(4)職場の安全性を高めるために、検査をどのように活用すべきか

 現状では、職場再開の安全を確保するうえで、検査が果たせる役割はきわめて小さい。検査は、コストが高く、実施できる件数に限りがあり、正確性も十分ではないからだ。

 検査の感度が低く(つまり、偽陰性率が高く)、ある人が陰性だという結果が得られただけでは、その人物を職場に迎え入れても安全だとは言い切れない。ただし、感染者と接触した人の中から無症状感染者を割り出す目的であれば、検査は有用かもしれない。

 迅速診断ができる現場即時検査の機械は、1時間に数件しか処理できないし、職場で対象者の鼻腔を拭ってサンプルを採取することには、それ自体に感染リスクがある。

 血液サンプルを用いて行う抗体検査は、新型コロナウイルスでは偽陰性率が高く、過去の感染症では擬陽性率が高いことがわかっている。しかも、抗体検査で陽性になり、過去に新型コロナウイルスの感染歴があることがわかったとしても、その人が免疫を持っていて今後は感染しないと見なせるかどうかは、現時点で明らかになっていない。

5)職場から感染者が出た場合、どうすればよいのか

 新型コロナウイルスに感染した人は、初期にはほとんど、あるいはまったく症状があらわれない。そのため、会社がどれだけ徹底して努力を尽くしても、職場に感染者が立ち入ることを防げない場合がある。前述したように、感染している疑いのある社員や来訪者がいる場合は、ただちに退出するよう求め、検査や治療を受けるよう促すべきだ。

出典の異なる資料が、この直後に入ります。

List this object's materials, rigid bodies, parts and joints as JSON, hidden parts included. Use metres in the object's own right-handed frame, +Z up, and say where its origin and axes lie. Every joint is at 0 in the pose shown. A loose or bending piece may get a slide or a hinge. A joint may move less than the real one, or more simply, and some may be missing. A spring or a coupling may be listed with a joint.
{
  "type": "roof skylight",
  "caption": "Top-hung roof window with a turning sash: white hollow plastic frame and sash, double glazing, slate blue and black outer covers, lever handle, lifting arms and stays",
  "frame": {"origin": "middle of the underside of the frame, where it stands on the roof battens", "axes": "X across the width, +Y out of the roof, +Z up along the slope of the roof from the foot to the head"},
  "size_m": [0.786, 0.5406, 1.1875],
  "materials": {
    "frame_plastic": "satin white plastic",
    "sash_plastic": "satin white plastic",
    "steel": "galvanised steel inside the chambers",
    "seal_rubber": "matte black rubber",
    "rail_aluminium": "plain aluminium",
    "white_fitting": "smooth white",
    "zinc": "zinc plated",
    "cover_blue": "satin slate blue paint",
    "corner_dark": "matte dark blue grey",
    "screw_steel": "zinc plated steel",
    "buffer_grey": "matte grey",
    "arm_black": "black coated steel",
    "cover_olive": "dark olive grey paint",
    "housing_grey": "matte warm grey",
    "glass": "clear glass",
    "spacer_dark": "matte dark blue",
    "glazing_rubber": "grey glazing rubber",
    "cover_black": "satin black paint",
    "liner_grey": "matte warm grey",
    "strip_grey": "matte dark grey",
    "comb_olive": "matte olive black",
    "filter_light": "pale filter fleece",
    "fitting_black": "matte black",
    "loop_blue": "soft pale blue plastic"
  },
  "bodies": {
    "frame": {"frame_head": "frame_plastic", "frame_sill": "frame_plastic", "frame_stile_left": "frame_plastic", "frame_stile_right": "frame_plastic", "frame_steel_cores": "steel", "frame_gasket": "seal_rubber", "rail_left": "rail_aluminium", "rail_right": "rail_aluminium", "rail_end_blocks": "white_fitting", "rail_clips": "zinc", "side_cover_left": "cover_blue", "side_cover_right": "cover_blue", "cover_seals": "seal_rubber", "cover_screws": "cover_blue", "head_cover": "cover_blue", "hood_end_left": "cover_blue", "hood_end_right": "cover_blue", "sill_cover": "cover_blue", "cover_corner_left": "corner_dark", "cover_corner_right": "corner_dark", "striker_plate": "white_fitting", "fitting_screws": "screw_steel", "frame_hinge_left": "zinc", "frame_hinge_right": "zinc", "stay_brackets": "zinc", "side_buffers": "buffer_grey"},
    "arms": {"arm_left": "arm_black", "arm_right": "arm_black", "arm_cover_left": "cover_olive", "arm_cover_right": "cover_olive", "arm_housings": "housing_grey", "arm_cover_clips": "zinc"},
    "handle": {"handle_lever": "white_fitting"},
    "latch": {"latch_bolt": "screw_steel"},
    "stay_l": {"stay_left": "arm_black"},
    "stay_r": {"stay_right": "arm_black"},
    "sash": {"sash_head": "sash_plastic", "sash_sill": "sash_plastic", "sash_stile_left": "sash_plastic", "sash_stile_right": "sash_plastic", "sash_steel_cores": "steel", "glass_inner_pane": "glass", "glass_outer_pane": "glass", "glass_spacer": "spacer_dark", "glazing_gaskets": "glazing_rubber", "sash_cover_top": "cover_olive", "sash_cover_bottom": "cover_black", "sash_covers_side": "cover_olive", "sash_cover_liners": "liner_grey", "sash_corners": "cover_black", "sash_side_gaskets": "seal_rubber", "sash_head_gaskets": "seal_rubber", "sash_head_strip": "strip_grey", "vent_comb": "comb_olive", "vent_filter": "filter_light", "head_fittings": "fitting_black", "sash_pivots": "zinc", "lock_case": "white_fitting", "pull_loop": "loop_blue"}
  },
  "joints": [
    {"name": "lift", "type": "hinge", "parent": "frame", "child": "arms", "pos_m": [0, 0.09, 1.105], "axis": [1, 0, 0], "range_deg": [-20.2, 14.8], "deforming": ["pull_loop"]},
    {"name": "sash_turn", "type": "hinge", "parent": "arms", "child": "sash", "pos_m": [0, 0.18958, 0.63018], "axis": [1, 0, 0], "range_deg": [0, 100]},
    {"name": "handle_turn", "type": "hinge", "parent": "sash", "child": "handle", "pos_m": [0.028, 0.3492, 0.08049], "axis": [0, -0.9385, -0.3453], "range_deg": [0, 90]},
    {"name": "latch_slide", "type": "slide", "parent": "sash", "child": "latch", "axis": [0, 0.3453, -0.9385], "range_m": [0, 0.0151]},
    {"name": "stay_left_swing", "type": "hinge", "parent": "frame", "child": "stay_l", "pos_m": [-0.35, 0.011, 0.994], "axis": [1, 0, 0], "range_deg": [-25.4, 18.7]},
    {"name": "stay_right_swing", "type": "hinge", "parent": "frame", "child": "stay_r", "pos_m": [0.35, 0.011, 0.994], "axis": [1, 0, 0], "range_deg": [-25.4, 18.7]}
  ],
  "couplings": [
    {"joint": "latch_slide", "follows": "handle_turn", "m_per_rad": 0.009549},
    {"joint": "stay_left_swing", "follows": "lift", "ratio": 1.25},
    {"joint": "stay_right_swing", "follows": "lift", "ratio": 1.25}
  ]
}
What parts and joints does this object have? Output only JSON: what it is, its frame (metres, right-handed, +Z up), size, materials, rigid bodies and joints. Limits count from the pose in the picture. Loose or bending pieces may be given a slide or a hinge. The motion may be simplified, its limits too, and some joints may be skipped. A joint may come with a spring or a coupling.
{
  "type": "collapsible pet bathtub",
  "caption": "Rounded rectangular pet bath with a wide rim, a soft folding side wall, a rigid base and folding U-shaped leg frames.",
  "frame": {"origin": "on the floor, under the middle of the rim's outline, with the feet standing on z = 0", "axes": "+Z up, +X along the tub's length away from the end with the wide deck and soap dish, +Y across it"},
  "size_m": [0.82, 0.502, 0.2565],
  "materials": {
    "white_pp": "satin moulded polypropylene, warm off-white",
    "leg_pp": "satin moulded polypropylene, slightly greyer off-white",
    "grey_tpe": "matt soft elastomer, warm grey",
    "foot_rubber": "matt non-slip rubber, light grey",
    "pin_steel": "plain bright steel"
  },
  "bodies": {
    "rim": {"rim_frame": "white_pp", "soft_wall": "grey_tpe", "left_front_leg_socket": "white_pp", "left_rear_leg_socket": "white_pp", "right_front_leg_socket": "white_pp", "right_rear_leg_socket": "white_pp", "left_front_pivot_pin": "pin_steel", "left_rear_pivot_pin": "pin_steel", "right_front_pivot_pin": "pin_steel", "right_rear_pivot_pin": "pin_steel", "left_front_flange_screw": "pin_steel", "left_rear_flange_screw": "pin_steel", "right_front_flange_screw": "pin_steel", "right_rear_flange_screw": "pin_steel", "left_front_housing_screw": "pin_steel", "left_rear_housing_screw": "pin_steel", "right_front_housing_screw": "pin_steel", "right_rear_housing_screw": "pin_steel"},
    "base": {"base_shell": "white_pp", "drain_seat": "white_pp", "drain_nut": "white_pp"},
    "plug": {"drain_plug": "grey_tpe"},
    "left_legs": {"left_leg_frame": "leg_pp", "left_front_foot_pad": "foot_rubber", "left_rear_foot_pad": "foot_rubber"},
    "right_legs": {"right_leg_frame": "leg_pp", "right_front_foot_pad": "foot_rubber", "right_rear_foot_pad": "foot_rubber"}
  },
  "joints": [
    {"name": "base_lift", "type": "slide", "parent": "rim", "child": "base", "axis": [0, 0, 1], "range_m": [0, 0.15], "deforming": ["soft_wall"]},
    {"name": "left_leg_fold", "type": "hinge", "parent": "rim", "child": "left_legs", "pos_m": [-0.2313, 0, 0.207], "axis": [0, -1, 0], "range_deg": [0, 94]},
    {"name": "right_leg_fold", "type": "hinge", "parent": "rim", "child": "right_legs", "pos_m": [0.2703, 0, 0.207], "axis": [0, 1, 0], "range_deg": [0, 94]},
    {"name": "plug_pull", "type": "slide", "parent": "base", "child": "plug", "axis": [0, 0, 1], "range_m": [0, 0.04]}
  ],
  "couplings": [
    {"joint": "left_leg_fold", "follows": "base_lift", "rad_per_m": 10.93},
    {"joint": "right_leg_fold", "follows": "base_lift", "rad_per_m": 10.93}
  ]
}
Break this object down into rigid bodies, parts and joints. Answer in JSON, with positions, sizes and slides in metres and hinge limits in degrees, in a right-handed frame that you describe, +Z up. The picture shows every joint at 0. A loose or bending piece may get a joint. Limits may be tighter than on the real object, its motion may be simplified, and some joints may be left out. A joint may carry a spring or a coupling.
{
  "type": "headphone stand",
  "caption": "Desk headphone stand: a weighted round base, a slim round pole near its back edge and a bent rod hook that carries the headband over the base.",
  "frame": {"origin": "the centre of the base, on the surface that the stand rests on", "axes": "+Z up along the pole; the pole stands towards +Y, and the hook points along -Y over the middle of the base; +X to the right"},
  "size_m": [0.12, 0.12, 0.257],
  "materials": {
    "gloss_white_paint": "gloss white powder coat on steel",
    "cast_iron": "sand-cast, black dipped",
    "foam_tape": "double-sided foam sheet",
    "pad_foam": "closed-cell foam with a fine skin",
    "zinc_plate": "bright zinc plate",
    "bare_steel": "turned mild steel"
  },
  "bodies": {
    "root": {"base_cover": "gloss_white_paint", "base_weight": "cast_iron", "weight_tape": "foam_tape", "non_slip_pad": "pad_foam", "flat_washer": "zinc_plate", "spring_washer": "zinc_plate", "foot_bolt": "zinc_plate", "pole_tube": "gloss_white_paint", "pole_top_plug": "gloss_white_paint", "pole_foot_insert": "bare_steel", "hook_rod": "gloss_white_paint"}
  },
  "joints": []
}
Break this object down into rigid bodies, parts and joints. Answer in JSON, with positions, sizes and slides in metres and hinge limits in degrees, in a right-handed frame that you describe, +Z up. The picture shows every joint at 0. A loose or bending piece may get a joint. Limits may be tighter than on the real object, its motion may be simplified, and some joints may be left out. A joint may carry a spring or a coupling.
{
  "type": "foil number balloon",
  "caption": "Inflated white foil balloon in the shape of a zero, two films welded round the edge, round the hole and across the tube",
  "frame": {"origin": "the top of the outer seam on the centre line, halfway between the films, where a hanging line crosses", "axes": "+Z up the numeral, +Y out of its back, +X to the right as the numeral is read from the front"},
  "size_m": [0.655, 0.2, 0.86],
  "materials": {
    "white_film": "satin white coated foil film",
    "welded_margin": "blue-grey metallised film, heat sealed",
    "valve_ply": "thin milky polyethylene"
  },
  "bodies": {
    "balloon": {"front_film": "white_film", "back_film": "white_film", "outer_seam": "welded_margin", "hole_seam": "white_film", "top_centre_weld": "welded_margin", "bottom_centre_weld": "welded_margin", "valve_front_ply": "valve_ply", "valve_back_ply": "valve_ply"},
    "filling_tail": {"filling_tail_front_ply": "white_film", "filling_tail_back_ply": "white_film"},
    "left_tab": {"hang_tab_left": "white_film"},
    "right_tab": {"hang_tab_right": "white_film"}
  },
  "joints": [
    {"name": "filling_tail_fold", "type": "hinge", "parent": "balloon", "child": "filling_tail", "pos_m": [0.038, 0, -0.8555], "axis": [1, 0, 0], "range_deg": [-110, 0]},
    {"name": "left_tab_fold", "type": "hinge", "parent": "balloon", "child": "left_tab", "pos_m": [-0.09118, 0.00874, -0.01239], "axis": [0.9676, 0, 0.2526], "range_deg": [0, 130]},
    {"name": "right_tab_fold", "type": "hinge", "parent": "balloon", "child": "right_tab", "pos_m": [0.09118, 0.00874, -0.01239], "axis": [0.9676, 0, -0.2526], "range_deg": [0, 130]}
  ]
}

 感染者が過去1週間の間に長時間滞在した部屋は、立ち入り禁止にして、消毒を行う必要がある(ただし、飛沫が空中から落ちるまで24時間待ってから消毒したほうがよい)。換気の頻度を増やしたり、窓を開けたりすることも、感染リスクを下げる効果が期待できる。

 職場で感染者が出た場合は、症状があらわれる2日前までさかのぼって、その人物と1.8メートル以内の距離で10分以上過ごした社員をすべて洗い出す必要がある。そのうえで、それらの社員にも自宅待機を命じ、最後に感染者と接触してから14日間、自己隔離を行い、症状の有無を監視させなくてはならない。

 廊下やエレベーターですれ違った程度の接触であれば、自己隔離はしなくてもよい。交通機関や医療機関など、社会インフラに関わる必要不可欠な業務に携わる人たちは、感染者と接触した場合、マスクの着用と対人距離の確保を徹底し、職場の消毒を強化すれば、職場に復帰してもよいかもしれない。

(6)出張はいつ再開できるのか

 国外への出張は、感染拡大が収まるまで再開できそうにない。多くの国は、外国からの渡航者を受け入れている場合も14日間の隔離を要求している。しかも、国外出張から戻った人は、帰国時にも隔離が求められる可能性がある。

 国際ビジネスでは当分の間、直接対面する代わりに、引き続きビデオ会議を用いることになるだろう。ワクチンが実用化されるか、有効な治療法が開発されるか、集団免疫が実現するまでは、国外出張が本格的に再開されることはなさそうだ。

 国内の出張も、しばらくは制約される。新たに感染者が発生した地域では、人の移動が制限される可能性が高い。そのような地域に出掛けた出張者は、長期にわたり足止めを食う可能性がある。

 しばらくは、国内出張の手段として自家用車の利用が増えるかもしれない。自家用車で移動する場合は、感染リスクが比較的小さいからだ。

 一方、鉄道、バス、航空機による出張が本格的に再開されるまでには、さらに時間がかかるだろう。また、再開されたあと、鉄道やバスや航空機の便数がすぐに元通りにならなければ、出張先の都市での滞在時間が長くなりかねない。

 必要な場合は、現地でホテルに泊まることは問題がない。大半の宿泊施設は、清掃と消毒を強化しているはずだ。ただし、それでも消毒剤を持ち込んで、自分で消毒を行うに越したことはない。

 いずれにせよ、企業のリーダーは、状況の変化に応じて、出張の方針を明確に示し、それを徹底させるべきだ。